Марк опустил голову и положил свои руки на руки Фебы.

— Ха… да…

— Я помню и о ней, мама. Я всегда о ней помню.

— Ха… да…

— Мне ее тоже не хватает.

— Ха… да…

Марк поднял голову, борясь с тягостным чувством горя, которое до сих пор иногда давило на него.

— Она с Господом, — сказал он, желая утешить мать. И все же эта утрата была подобна незаживающей ране, которую уже ничем не залечить. Хадасса. Одно это имя звучало для Марка как синоним любви к нему. Как он мог быть таким глупцом?

— А-а-а…

— Тише, мама, — сказал Марк, пытаясь успокоить разволновавшуюся мать. Взгляд ее широко раскрытых глаз стал почти диким. — Если тебя это так расстраивает, давай не будем больше о ней говорить.

Она дважды моргнула.

— Ей нужно отдохнуть, мой господин, — сказал ему Юлий. — Врач сказал…

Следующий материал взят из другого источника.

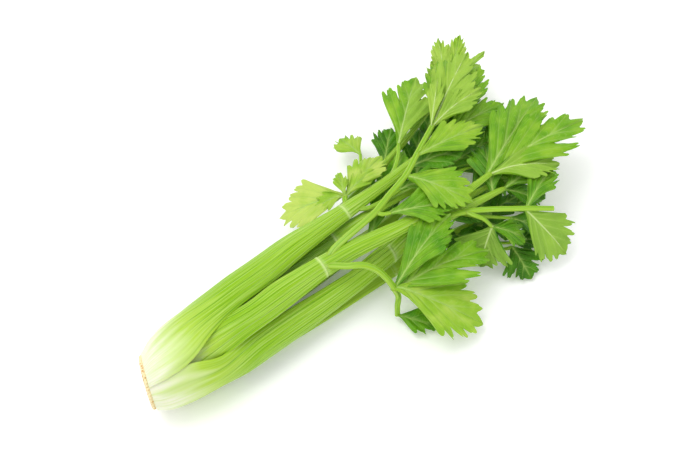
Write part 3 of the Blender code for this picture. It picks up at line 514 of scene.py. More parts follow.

— Да, я помню. — Марк взял мать на руки и отнес ее в покои. — Поговорим с тобой позже, — сказал он ей и поцеловал ее в щеку.

Уложив мать, Марк выпрямился и посмотрел в глаза Юлию. Жестом он указал ему на дверь. Юлий вышел.

Молодая рабыня, та, которая уронила поднос в момент появления Марка на вилле, села рядом с постелью, чтобы присматривать за спящей Фебой.

— Позови меня, когда она проснется.

— Да, мой господин.

Марк вышел и закрыл за собой дверь в покои. Юлий стоял у перил и смотрел на перистиль. Марк вгляделся в этого мужчину, прищурив глаза.

— Скажи мне, только честно, какие у тебя отношения с моей матерью?

Лицо Юлия помрачнело.

— Я ее раб, мой господин.

— Ее раб?

— Я забочусь о ней с того самого момента, как она пережила удар.

— А до этого?

Тут Юлий сказал ему совершенно спокойным голосом:

— Не говори ничего такого, о чем потом пожалеешь.

Гнев Марка вспыхнул моментально.

— Кто ты такой, чтобы приказывать мне?

— Я помню, что я твой раб, мой господин, но вот что я тебе скажу: если ты произнесешь еще хоть одно слово, оскорбительное для твоей матери, я поступлю с тобой так, как поступил бы на моем месте твой отец, чего бы мне это ни стоило!

Пораженный, Марк стоял и смотрел на него. Юлий прекрасно знал, что этих слов вполне достаточно, чтобы его отправили на распятие.

— Ты ответил на мой вопрос необдуманно.

— Нет, мой господин. Я ответил честно. Госпожа Феба — самая благородная из всех женщин.

Марк стиснул зубы.

— А моя мать любит тебя так, как ты любишь ее?

— Нет, конечно!

Марк, однако, не был в этом уверен. Он несколько раз входил в покои, когда Юлий был с ней наедине. В голосе раба слышалась особая нежность, когда тот говорил с его матерью, а однажды, когда Юлий поднимал ее с кресла, Феба положила голову ему на плечо, явно испытывая от этого удовольствие.

Марк не знал, как ему относиться к этим взаимоотношениям, как не знал и того, имеет ли он право вообще как-то судить о них. Где был он сам, когда мать в нем нуждалась? Юлий не отходил от нее, заботился о ней. Отдавал ей все свое внимание, оберегал ее. И в верности Юлия проявлялось не чувство долга, а любовь.

Марк опустил руки на перила. Ему вдруг стало стыдно.

— Я по своей природе ревнив, — признался он. — И вовсе этим не горжусь.

— Ты любишь свою мать.

— Да, я люблю ее, но это не оправдывает мои подозрения по отношению к тебе. Прости меня, Юлий. Я знаю, что без твоей заботы моей матери давно уже не было бы в живых. Я тебе очень благодарен.

Юлий был удивлен переменами, которые произошли в Марке. В нем появилось смирение, которого Юлий никогда у него раньше не видел.

— Не нужно ни о чем беспокоиться, мой господин. Для твоей матери я раб, и только.

— Ты для нее не просто раб. — Марк вспомнил выражение глаз матери, когда Юлий говорил с ней. Он положил руку на плечо Юлию и добавил: — Ты для нее самый дорогой друг.

37

Шли дни. Марк все ждал, что кто-нибудь скажет ему о сестре, но никто не говорил о ней ни слова. Наконец, любопытство в нем победило, и он сам спросил, сколько прошло времени со дня последнего визита Юлии.